**EXERCISE PROMPT:** Nothing should be left out: output all of the entries exactly.

**PROVIDED INFORMATION:**
————————
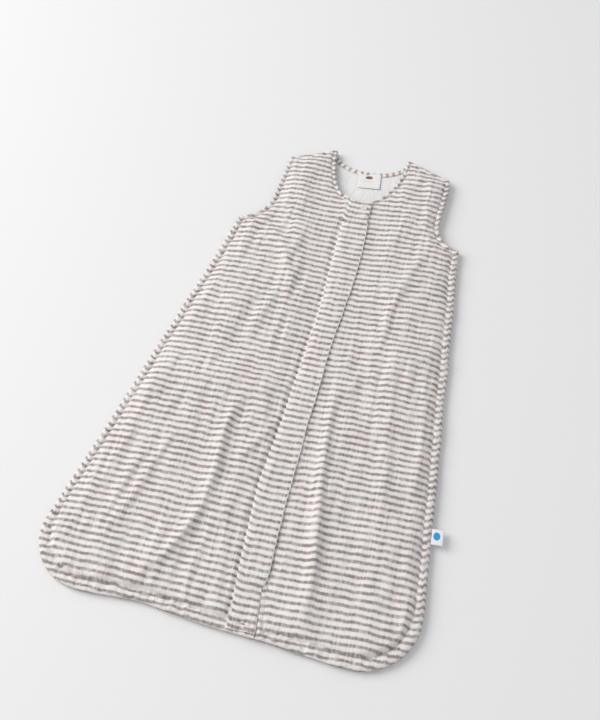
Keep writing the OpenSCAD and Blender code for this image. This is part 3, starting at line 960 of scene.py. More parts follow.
def placket_middle(y, share):
    """Middle surface of the placket, from its seam (share 0) to its free edge (share 1)."""
    seam = curve_at(y, PLACKET_SEAM)
    free = smooth((y - SEAM_TOP + 4) / 30)
    edge = curve_at(y, PLACKET_EDGE) * free + seam_x(y) * (1 - free)
    ripple = 0.5 * wobble(y, 14, 51) + 0.3 * wobble(y, 5, 52)
    ripple = ripple + PLACKET_SWAY * wobble(y, 48, 59)
    edge = edge + ripple * smooth(share * 1.5) * free
    x = seam + 0.5 + (edge - seam - 0.5) * share
    past = x - seam
    beside = np.minimum(left_surface(seam - 5, y), 17.2) - 0.6
    level = beside + (PLACKET_Z - beside) * smooth(past / PLACKET_CLIMB)
    soft = 0.35 * noise(x, y, (9, 24), 54) + 0.3 * noise(x, y, (4, 50), 55)
    lift = 0.35 * wobble(y, 28, 56) * smooth((past - 12) / 15) * free
    sewn_down = left_surface(np.minimum(x, seam_x(y) - 4.5), y) + 0.3
    sewn_down = sewn_down - 1.3 * smooth((x - seam_x(y) + 3) / 3)
    level = level * free + sewn_down * (1 - free)
    sunk = PLACKET_SUNK * (1 - smooth(past / 3.2))
    return np.stack([x, y, level - sunk + seam_drawn(y, past) + soft * smooth(past / 5) + lift], -1)


def placket_pattern(x, y):
    """The placket's stripes: they leave the seam in step with the front's and slant down beside it."""
    past = np.clip(x - curve_at(y, PLACKET_SEAM), 0, None)
    return stripe_map(x, y) + np.stack([0 * x, PLACKET_SHIFT * (1 - np.exp(-past / 3.2))], -1)


def build_placket(material, under):
    """The doubled strip over the zip: sewn to the left front along its seam and down to the hem."""
    y = np.concatenate([np.arange(2.5, TAB_BOTTOM, 1.5), [TAB_BOTTOM + 0.3]])
    share = np.concatenate([np.linspace(0, 0.9, 36), [0.93, 0.955, 0.972, 0.987, 1]])
    middle = placket_middle(*np.meshgrid(y, share, indexing="ij"))
    pattern = placket_pattern(middle[..., 0], middle[..., 1])
    # Two pale columns at the free edge are a painted highlight on its fold.
    return slab("placket_cloth", middle, PLACKET_T / 2, pattern, material, under, shown=2)


def placket_line(offset):
    """A line of stitches along the placket's seam, a little to its free side."""
    y = np.arange(SEAM_TOP + 2, TAB_BOTTOM - 1, 1.0)
    width = curve_at(y, PLACKET_EDGE) - curve_at(y, PLACKET_SEAM)
    line = placket_middle(y, offset / width)
    line[:, 2] += PLACKET_T / 2 - 0.15
    return line


def placket_bar(y):
    """A row of stitches across the placket."""
    share = np.linspace(0.03, 0.97, 60)
    line = placket_middle(y + 0 * share, share)
    line[:, 2] += PLACKET_T / 2 - 0.1
    return line


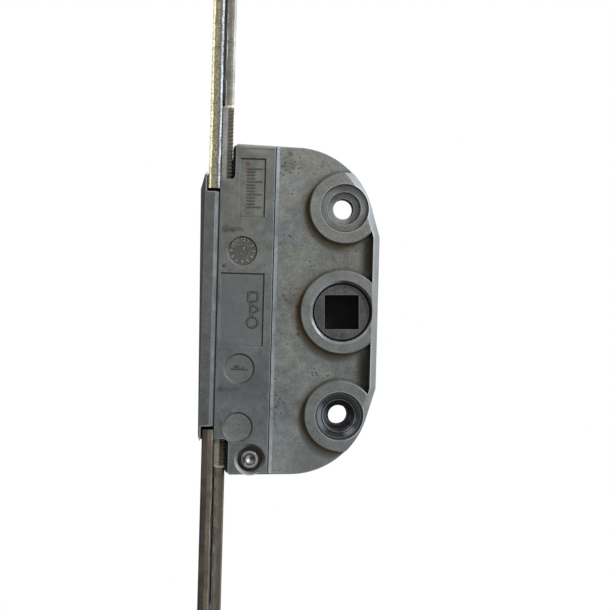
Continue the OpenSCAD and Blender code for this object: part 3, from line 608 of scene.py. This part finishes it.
numbers = bmesh.new()
for hour in range(1, 13):
    letters = bpy.data.curves.new("number", "FONT")
    letters.body = str(hour)
    letters.size = 0.00105
    letters.align_x = "CENTER"
    letters.align_y = "CENTER"
    letters.extrude = 0.00008
    letters.bevel_depth = 0.00004
    letters.resolution_u = 4
    holder = bpy.data.objects.new("number", letters)
    bpy.context.scene.collection.objects.link(holder)
    flat = plain_mesh(holder)
    angle = hour * pi / 6
    outward = Vector((sin(angle), 0, cos(angle)))
    clockwise = Vector((cos(angle), 0, -sin(angle)))
    middle = Vector(on_dial(angle, number_ring, number_y)) / 1000
    turn = Matrix((clockwise, outward, (0, -1, 0))).transposed().to_4x4()
    flat.transform(Matrix.Translation(middle) @ turn)
    numbers.from_mesh(flat)
    bpy.data.meshes.remove(flat)
bmesh.ops.remove_doubles(numbers, verts=numbers.verts, dist=1e-7)
bmesh.ops.recalc_face_normals(numbers, faces=numbers.faces)
number_mesh = bpy.data.meshes.new("dial_numbers")
numbers.to_mesh(number_mesh)
numbers.free()
number_mesh.materials.append(raised_zinc)
dial_numbers = bpy.data.objects.new("dial_numbers", number_mesh)
bpy.context.scene.collection.objects.link(dial_numbers)
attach(dial_numbers, "casing")


# Scale: a plain row of long and short bars in the upper panel, cast in one with the front half.
# Every fourth bar is a long one, and all are painted dark as shade.
scale_top, bar_step = 29.1, 0.66
bar_left, short_end, long_end = -20.4, -18.7, -17.3
bars = [[(bar_left, floor_y, scale_top - bar_step * i),
         (short_end if i % 4 else long_end, floor_y, scale_top - bar_step * i)] for i in range(13)]
strokes("scale_bars", bars, 0.17, shaded_mark)


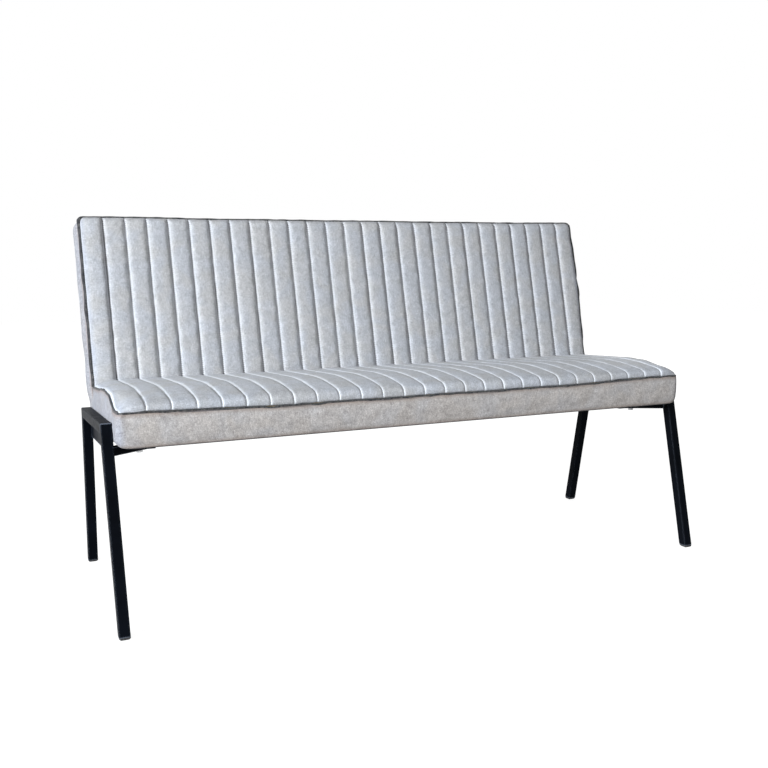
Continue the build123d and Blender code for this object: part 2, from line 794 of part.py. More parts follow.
def back_side_band(side, sign):
    """Side band of the back, full at its middle, with rounded rear edge and corners."""
    front = wadding + gap
    edge = half_panel + piping_radius
    turn = (edge - back_side_corner, back_thickness - back_side_corner)
    with BuildPart() as piece:
        with BuildSketch(back_base.offset(-2 * crown_height)):
            with BuildLine():
                ThreePointArc((sign * edge, front), (sign * full_x, back_thickness / 2),
                              (sign * edge, turn[1]))
                ThreePointArc((sign * edge, turn[1]),
                              (sign * (turn[0] + back_side_corner * cos(upright / 2)),
                               turn[1] + back_side_corner * sin(upright / 2)),
                              (sign * turn[0], back_thickness))
                Polyline((sign * turn[0], back_thickness), (sign * (frame_x + gap), back_thickness),
                         (sign * (frame_x + gap), front), (sign * edge, front))
            make_face()
        extrude(amount=2 * crown_height + band_top)
        split(bisect_by=seat_base, keep=Keep.TOP)
        with BuildSketch(side_plane(back_base)) as outline:
            with Locations((0, band_top)):
                Rectangle(back_thickness, 2 * back_rise, align=(Align.MIN, Align.MAX))
            fillet(outline.vertices().group_by(Axis.Y)[-1].sort_by(Axis.X)[-1], radius=shoulder)
        extrude(amount=sign * bench_length, mode=Mode.INTERSECT)
        with BuildSketch(face_plane(back_base)) as corners:
            with Locations((0, band_top)):
                Rectangle(2 * full_x, 2 * back_rise, align=(Align.CENTER, Align.MAX))
            fillet(corners.vertices().group_by(Axis.Y)[-1], radius=back_corner)
        extrude(amount=-2 * back_thickness, mode=Mode.INTERSECT)
        with BuildSketch(face_plane(seat_base)) as underside:
            Rectangle(2 * full_x, 2 * back_rise, align=(Align.CENTER, Align.MIN))
            fillet(underside.vertices().group_by(Axis.Y)[0], radius=lower_corner)
        extrude(amount=-2 * seat_depth, mode=Mode.INTERSECT)
    save(piece, f"back_{side}_band")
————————
**SOLUTION TO THIS EXERCISE:**
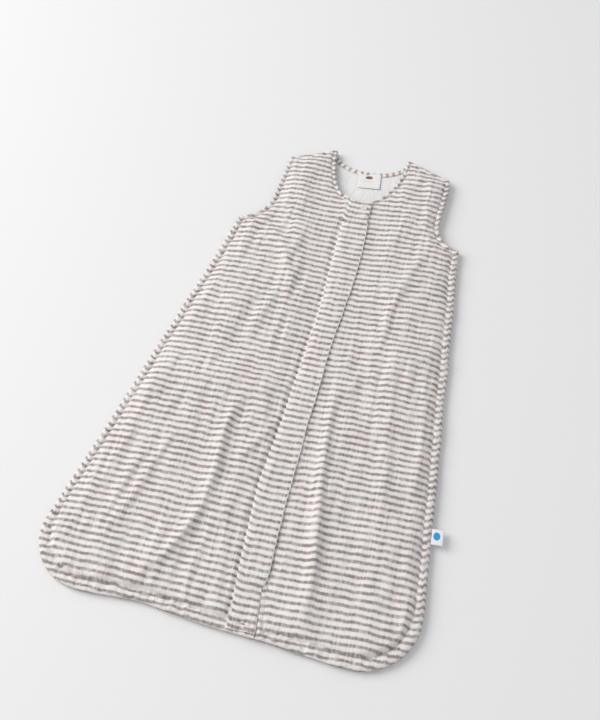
Keep writing the OpenSCAD and Blender code for this image. This is part 3, starting at line 960 of scene.py. More parts follow.
def placket_middle(y, share):
    """Middle surface of the placket, from its seam (share 0) to its free edge (share 1)."""
    seam = curve_at(y, PLACKET_SEAM)
    free = smooth((y - SEAM_TOP + 4) / 30)
    edge = curve_at(y, PLACKET_EDGE) * free + seam_x(y) * (1 - free)
    ripple = 0.5 * wobble(y, 14, 51) + 0.3 * wobble(y, 5, 52)
    ripple = ripple + PLACKET_SWAY * wobble(y, 48, 59)
    edge = edge + ripple * smooth(share * 1.5) * free
    x = seam + 0.5 + (edge - seam - 0.5) * share
    past = x - seam
    beside = np.minimum(left_surface(seam - 5, y), 17.2) - 0.6
    level = beside + (PLACKET_Z - beside) * smooth(past / PLACKET_CLIMB)
    soft = 0.35 * noise(x, y, (9, 24), 54) + 0.3 * noise(x, y, (4, 50), 55)
    lift = 0.35 * wobble(y, 28, 56) * smooth((past - 12) / 15) * free
    sewn_down = left_surface(np.minimum(x, seam_x(y) - 4.5), y) + 0.3
    sewn_down = sewn_down - 1.3 * smooth((x - seam_x(y) + 3) / 3)
    level = level * free + sewn_down * (1 - free)
    sunk = PLACKET_SUNK * (1 - smooth(past / 3.2))
    return np.stack([x, y, level - sunk + seam_drawn(y, past) + soft * smooth(past / 5) + lift], -1)


def placket_pattern(x, y):
    """The placket's stripes: they leave the seam in step with the front's and slant down beside it."""
    past = np.clip(x - curve_at(y, PLACKET_SEAM), 0, None)
    return stripe_map(x, y) + np.stack([0 * x, PLACKET_SHIFT * (1 - np.exp(-past / 3.2))], -1)


def build_placket(material, under):
    """The doubled strip over the zip: sewn to the left front along its seam and down to the hem."""
    y = np.concatenate([np.arange(2.5, TAB_BOTTOM, 1.5), [TAB_BOTTOM + 0.3]])
    share = np.concatenate([np.linspace(0, 0.9, 36), [0.93, 0.955, 0.972, 0.987, 1]])
    middle = placket_middle(*np.meshgrid(y, share, indexing="ij"))
    pattern = placket_pattern(middle[..., 0], middle[..., 1])
    # Two pale columns at the free edge are a painted highlight on its fold.
    return slab("placket_cloth", middle, PLACKET_T / 2, pattern, material, under, shown=2)


def placket_line(offset):
    """A line of stitches along the placket's seam, a little to its free side."""
    y = np.arange(SEAM_TOP + 2, TAB_BOTTOM - 1, 1.0)
    width = curve_at(y, PLACKET_EDGE) - curve_at(y, PLACKET_SEAM)
    line = placket_middle(y, offset / width)
    line[:, 2] += PLACKET_T / 2 - 0.15
    return line


def placket_bar(y):
    """A row of stitches across the placket."""
    share = np.linspace(0.03, 0.97, 60)
    line = placket_middle(y + 0 * share, share)
    line[:, 2] += PLACKET_T / 2 - 0.1
    return line


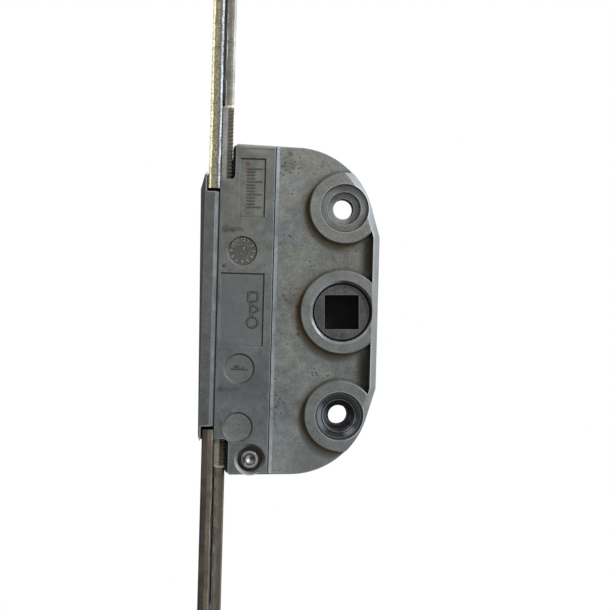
Continue the OpenSCAD and Blender code for this object: part 3, from line 608 of scene.py. This part finishes it.
numbers = bmesh.new()
for hour in range(1, 13):
    letters = bpy.data.curves.new("number", "FONT")
    letters.body = str(hour)
    letters.size = 0.00105
    letters.align_x = "CENTER"
    letters.align_y = "CENTER"
    letters.extrude = 0.00008
    letters.bevel_depth = 0.00004
    letters.resolution_u = 4
    holder = bpy.data.objects.new("number", letters)
    bpy.context.scene.collection.objects.link(holder)
    flat = plain_mesh(holder)
    angle = hour * pi / 6
    outward = Vector((sin(angle), 0, cos(angle)))
    clockwise = Vector((cos(angle), 0, -sin(angle)))
    middle = Vector(on_dial(angle, number_ring, number_y)) / 1000
    turn = Matrix((clockwise, outward, (0, -1, 0))).transposed().to_4x4()
    flat.transform(Matrix.Translation(middle) @ turn)
    numbers.from_mesh(flat)
    bpy.data.meshes.remove(flat)
bmesh.ops.remove_doubles(numbers, verts=numbers.verts, dist=1e-7)
bmesh.ops.recalc_face_normals(numbers, faces=numbers.faces)
number_mesh = bpy.data.meshes.new("dial_numbers")
numbers.to_mesh(number_mesh)
numbers.free()
number_mesh.materials.append(raised_zinc)
dial_numbers = bpy.data.objects.new("dial_numbers", number_mesh)
bpy.context.scene.collection.objects.link(dial_numbers)
attach(dial_numbers, "casing")


# Scale: a plain row of long and short bars in the upper panel, cast in one with the front half.
# Every fourth bar is a long one, and all are painted dark as shade.
scale_top, bar_step = 29.1, 0.66
bar_left, short_end, long_end = -20.4, -18.7, -17.3
bars = [[(bar_left, floor_y, scale_top - bar_step * i),
         (short_end if i % 4 else long_end, floor_y, scale_top - bar_step * i)] for i in range(13)]
strokes("scale_bars", bars, 0.17, shaded_mark)


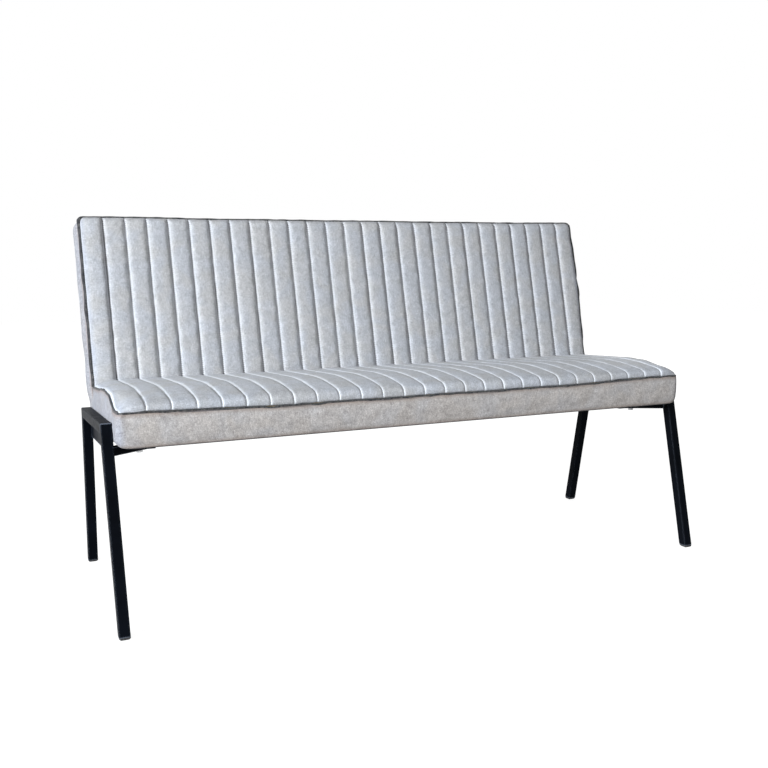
Continue the build123d and Blender code for this object: part 2, from line 794 of part.py. More parts follow.
def back_side_band(side, sign):
    """Side band of the back, full at its middle, with rounded rear edge and corners."""
    front = wadding + gap
    edge = half_panel + piping_radius
    turn = (edge - back_side_corner, back_thickness - back_side_corner)
    with BuildPart() as piece:
        with BuildSketch(back_base.offset(-2 * crown_height)):
            with BuildLine():
                ThreePointArc((sign * edge, front), (sign * full_x, back_thickness / 2),
                              (sign * edge, turn[1]))
                ThreePointArc((sign * edge, turn[1]),
                              (sign * (turn[0] + back_side_corner * cos(upright / 2)),
                               turn[1] + back_side_corner * sin(upright / 2)),
                              (sign * turn[0], back_thickness))
                Polyline((sign * turn[0], back_thickness), (sign * (frame_x + gap), back_thickness),
                         (sign * (frame_x + gap), front), (sign * edge, front))
            make_face()
        extrude(amount=2 * crown_height + band_top)
        split(bisect_by=seat_base, keep=Keep.TOP)
        with BuildSketch(side_plane(back_base)) as outline:
            with Locations((0, band_top)):
                Rectangle(back_thickness, 2 * back_rise, align=(Align.MIN, Align.MAX))
            fillet(outline.vertices().group_by(Axis.Y)[-1].sort_by(Axis.X)[-1], radius=shoulder)
        extrude(amount=sign * bench_length, mode=Mode.INTERSECT)
        with BuildSketch(face_plane(back_base)) as corners:
            with Locations((0, band_top)):
                Rectangle(2 * full_x, 2 * back_rise, align=(Align.CENTER, Align.MAX))
            fillet(corners.vertices().group_by(Axis.Y)[-1], radius=back_corner)
        extrude(amount=-2 * back_thickness, mode=Mode.INTERSECT)
        with BuildSketch(face_plane(seat_base)) as underside:
            Rectangle(2 * full_x, 2 * back_rise, align=(Align.CENTER, Align.MIN))
            fillet(underside.vertices().group_by(Axis.Y)[0], radius=lower_corner)
        extrude(amount=-2 * seat_depth, mode=Mode.INTERSECT)
    save(piece, f"back_{side}_band")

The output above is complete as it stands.